Director: Joe Wright

Writers: Seth Lochhead & David Farr (screenplay),

Stars: Saoirse Ronan, Cate Blanchett and Eric Bana

The film opens with scenes of 16-year-old girl Hanna Heller (Saoirse Ronan) and her father Erik Heller (Eric Bana) in the blue-white frozen wilderness of Finland. They are living off the land hunting and trapping for food with a hut for a home. Alwin H. Kuchler (director of photography) carefully paints a world of stark beauty, as well as total isolation. The mood is set through shots portraying the closeness of a father and his daughter, but we quickly realize his “Training” of her goes far beyond the skills needed in their world. We learn that there is a reason he moved her to, what had to be the most remote location imaginable. They are being hunted.

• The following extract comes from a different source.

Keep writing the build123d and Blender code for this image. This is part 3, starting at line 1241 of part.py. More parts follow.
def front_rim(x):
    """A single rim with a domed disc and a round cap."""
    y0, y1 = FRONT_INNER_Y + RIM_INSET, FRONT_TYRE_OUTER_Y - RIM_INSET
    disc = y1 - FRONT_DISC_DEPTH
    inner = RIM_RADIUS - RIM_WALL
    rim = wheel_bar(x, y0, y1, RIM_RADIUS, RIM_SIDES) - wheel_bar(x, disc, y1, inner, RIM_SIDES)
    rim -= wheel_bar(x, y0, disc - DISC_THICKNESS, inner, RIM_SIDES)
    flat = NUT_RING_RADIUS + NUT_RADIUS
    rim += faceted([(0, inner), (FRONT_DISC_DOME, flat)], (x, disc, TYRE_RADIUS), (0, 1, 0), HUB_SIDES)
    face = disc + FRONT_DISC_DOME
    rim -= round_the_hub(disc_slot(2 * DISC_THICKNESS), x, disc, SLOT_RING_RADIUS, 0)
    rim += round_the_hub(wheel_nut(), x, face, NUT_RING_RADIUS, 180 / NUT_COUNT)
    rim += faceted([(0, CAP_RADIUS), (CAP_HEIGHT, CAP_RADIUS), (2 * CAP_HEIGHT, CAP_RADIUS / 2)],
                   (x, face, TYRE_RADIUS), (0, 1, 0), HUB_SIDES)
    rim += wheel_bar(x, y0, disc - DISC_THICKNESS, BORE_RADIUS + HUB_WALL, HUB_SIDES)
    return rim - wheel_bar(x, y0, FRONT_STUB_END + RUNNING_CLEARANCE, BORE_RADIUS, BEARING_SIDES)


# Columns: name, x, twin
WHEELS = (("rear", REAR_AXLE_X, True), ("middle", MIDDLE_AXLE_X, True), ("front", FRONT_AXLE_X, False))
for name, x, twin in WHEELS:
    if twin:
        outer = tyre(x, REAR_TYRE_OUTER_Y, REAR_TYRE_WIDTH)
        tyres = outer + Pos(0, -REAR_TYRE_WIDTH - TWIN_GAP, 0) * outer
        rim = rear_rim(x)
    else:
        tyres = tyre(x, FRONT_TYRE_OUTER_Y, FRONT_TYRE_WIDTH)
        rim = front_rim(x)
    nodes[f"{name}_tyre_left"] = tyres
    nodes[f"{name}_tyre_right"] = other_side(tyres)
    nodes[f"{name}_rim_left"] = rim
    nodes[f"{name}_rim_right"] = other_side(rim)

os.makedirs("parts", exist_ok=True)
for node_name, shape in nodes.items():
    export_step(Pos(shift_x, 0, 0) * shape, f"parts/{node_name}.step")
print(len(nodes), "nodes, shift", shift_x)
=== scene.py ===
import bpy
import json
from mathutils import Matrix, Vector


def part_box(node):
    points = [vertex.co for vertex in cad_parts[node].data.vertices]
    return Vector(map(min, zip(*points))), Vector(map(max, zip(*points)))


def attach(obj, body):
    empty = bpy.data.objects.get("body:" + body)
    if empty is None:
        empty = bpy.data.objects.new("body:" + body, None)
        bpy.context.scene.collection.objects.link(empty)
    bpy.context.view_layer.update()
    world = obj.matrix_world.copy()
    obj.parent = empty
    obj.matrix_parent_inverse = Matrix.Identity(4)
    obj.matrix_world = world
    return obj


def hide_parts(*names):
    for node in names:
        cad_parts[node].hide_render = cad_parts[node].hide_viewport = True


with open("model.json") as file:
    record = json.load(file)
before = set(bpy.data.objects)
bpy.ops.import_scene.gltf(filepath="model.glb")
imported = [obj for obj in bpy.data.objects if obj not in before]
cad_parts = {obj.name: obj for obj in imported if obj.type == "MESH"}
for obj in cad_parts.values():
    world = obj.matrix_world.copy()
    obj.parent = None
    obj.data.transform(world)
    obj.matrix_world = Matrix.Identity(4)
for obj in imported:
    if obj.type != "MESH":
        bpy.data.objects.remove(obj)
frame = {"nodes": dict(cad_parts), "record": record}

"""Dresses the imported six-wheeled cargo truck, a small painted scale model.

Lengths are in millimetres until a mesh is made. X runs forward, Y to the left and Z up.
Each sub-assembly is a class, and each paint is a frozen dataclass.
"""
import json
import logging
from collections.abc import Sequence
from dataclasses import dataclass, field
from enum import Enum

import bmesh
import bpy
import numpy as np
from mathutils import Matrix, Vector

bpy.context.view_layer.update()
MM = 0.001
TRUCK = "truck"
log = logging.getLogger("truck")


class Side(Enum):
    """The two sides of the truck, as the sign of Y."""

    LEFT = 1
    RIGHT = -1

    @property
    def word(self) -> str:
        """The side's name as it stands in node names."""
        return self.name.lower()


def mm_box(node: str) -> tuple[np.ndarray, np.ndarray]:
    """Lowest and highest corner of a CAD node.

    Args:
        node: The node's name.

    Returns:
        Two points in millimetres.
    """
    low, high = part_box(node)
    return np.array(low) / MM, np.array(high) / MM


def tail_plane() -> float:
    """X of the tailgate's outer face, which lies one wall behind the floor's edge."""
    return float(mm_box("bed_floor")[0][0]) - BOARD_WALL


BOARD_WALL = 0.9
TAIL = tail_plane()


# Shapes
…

Erik understands that a day will come when Hanna will need to enter a world that is quite foreign to her, and one where powerful forces are set to kill her. It is with this in mind that from the youngest age, her father has been training her to become an assassin. He has invested thousands of hours in to not just how to protect her self but has invented, and demanded she memorize a complex serious of back-stories to allow her to bled into a world filled modern technology she never personally seen.
One night, sitting in their small cabin, Hanna tells Erik that she is ready. We see him come back with a transmitter  and places it before Hanna who flips the switch, sending a signal revealing their location to Marissa Wiegler (Cate Blanchett). We discover that Wiegler is  a rogue CIA agent determined to kill of the last link to failed attempt to genetically alter the DNA to create a group of babies that will grow to be powerful killers. The CIA agent has a team is sent  to the cabin a they capture Hanna and drag her to an underground safe house in Morocco. Marissa Wiegler is suspicious over the ease with which Hanna was caught, and sends another woman pretending to be her enter the locked room to interview the girl.  Hanna quickly kills the woman she believes to be Marissa, and breaks free and escapes the compound.

We discover that Erik is a former CIA agent who betrayed the agency when Marissa gave him the assignment of killing the very young Hanna, the last surviving member of the failed experiment. Instead, he takes Hanna away into hiding and raises her as his own child.  Marissa underestimates the power and training of young Hanna, and the rest of the movie is a deadly game of chase between Hanna aided by her father VS. Weigler and a small team of CIA agents.

The Cinematography is beautiful, and make use of locations that are as varied as they are interesting, including a climactic scene set in a place modeled after Alice in wonderland. Ronan gives a powerful performance as Hanna and Cate Blanchett is chilling as Marissa, combined with Eric Bana, Hanna is a film definitely worth watching.